Let us wrap everything we did into a function that goes from traced model to autograd-wrapping function.

End-to-end converter

def create_tvm_function_from_traced_module(traced_module):
    assert traced_model.training, "We only do training right now"
    dt = next(traced_module.parameters()).dtype.__str__().split('.')[-1]
    shape_list = [(i.debugName().split('.')[0], i.type().sizes()) for i in  list(traced_module.graph.inputs())[1:]]
    mod, mod_params = tvm.relay.frontend.pytorch.from_pytorch(traced_module, shape_list, default_dtype=dt)
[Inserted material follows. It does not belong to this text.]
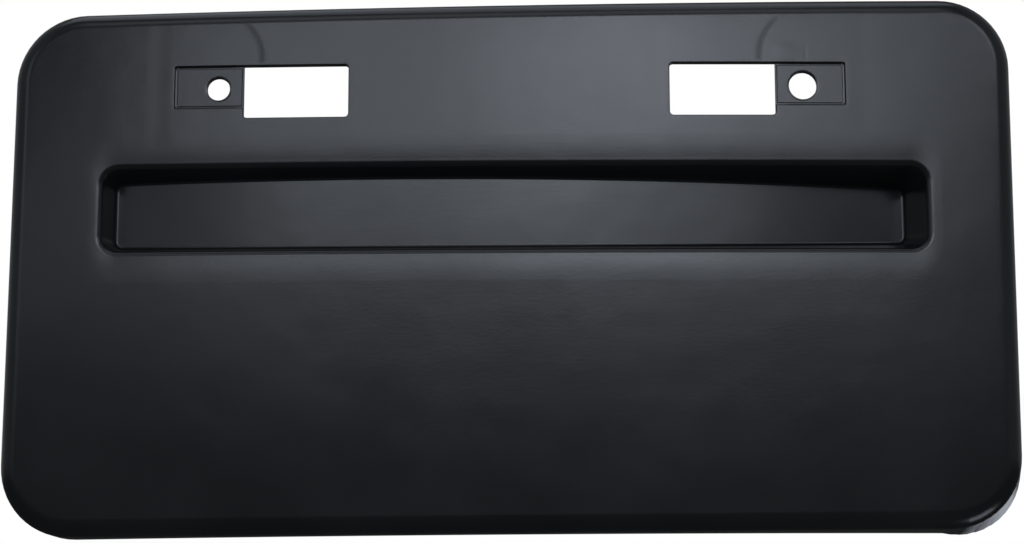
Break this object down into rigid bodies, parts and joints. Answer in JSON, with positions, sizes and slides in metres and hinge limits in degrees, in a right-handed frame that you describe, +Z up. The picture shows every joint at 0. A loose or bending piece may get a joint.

    # the converter will output arguments in an arbitrary order (well, by position of use), we want that of the input
    fn = mod['main']
    # Careful traced module's vs. non-traced module's parameter ordering.
    # Anecdotally, I have not seen orderings differ between the two, though.
    arg_order = ([n for n, _ in shape_list]
                 +[n for n, _ in traced_module.named_parameters()])
    tmp_arg_idx = {p.name_hint: i for i, p in enumerate(fn.params)}

    fn = tvm.relay.Function([fn.params[tmp_arg_idx[n]] for n in arg_order], fn.body)

    fn = TransposeDedupMutator().visit(fn)

    # prepare function to also use grad_out
    fn = infer_type(fn)
    output_type = fn.body.checked_type # fn.ret_type :)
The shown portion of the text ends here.